レゲエは、「レベルミュージック」(rebel music:反抗の音楽)とも呼ばれます。
ジャマイカの国民の90%以上は黒人奴隷やマルーン(逃亡奴隷)の子孫であるため、白人や欧米に対する抵抗の歴史、西洋物質主義への反感などが強くあります。
そのため、レゲエミュージシャンが書く歌詞も、社会や政治、物質主義や植民地主義への批判や反抗が主題とされることが多いのだとのこと。
また、「レゲエ」といえば、ドレッドヘアーと赤・黄・緑のラスタカラーですが、これは実はレゲエではなく「ラスタファリ運動」のシンボルなのだそうです。
「ラスタファリ運動」とは、エチオピア帝国最後の皇帝「ハイレ・セラシエ1世」を「ジャー(現人神)」と、ジャマイカのジャーナリスト・企業家の「マーカス・ガーベイ」を預言者と考え、アフリカ回帰を主義とする宗教的運動のこと。
レゲエミュージシャンは、必ずしもラスタファリアンではありません。
ですが、ボブ・マーリーがラスタファリアンであったため、レゲエと言えば「ラスタファリ」がイメージされることが多くなったのだとか。
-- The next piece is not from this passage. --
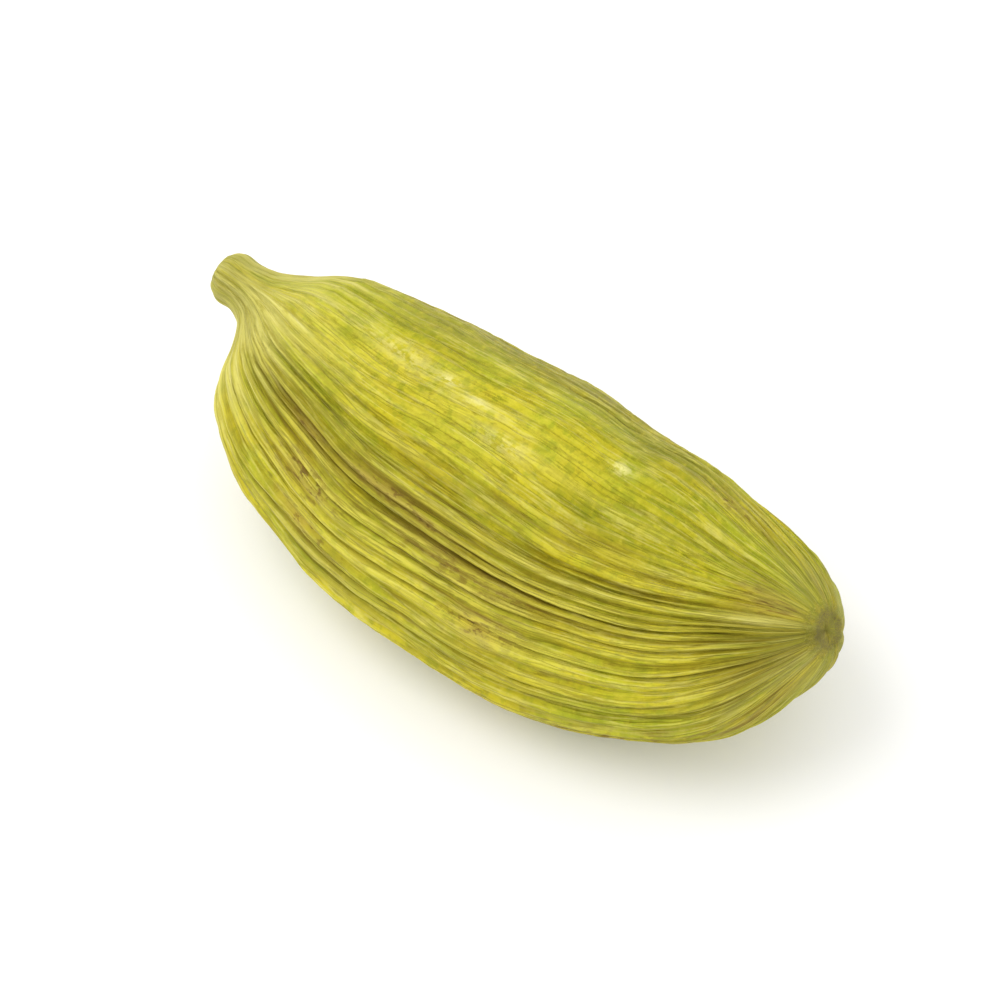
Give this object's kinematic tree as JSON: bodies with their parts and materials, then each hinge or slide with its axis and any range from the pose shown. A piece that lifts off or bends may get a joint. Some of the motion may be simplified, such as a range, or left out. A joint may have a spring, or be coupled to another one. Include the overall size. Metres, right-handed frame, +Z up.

偶数拍にアクセントのあるリズムパターンを持つ「レゲエ」の音楽、「レベルミュージック」と呼ばれる物質主義や植民地主義への批判を歌った歌詞、「ラスタファリ運動」とそのシンボルであるドレッドヘアーと赤・黄・緑のラスタカラー。
これらは、「ボブ・マーリー」という人物の存在によって世界的に広まったものです。
今や、「レゲエ」という音楽は、ジャマイカやカリブ海のみならず、アジアやアフリカ、ヨーロッパ、中東に至るまで世界的に演奏され聴かれる普遍な音楽となりました。
「ボブ・マーリー」、20世紀のポピュラー音楽の歴史に残る偉大なアーティストだと思います。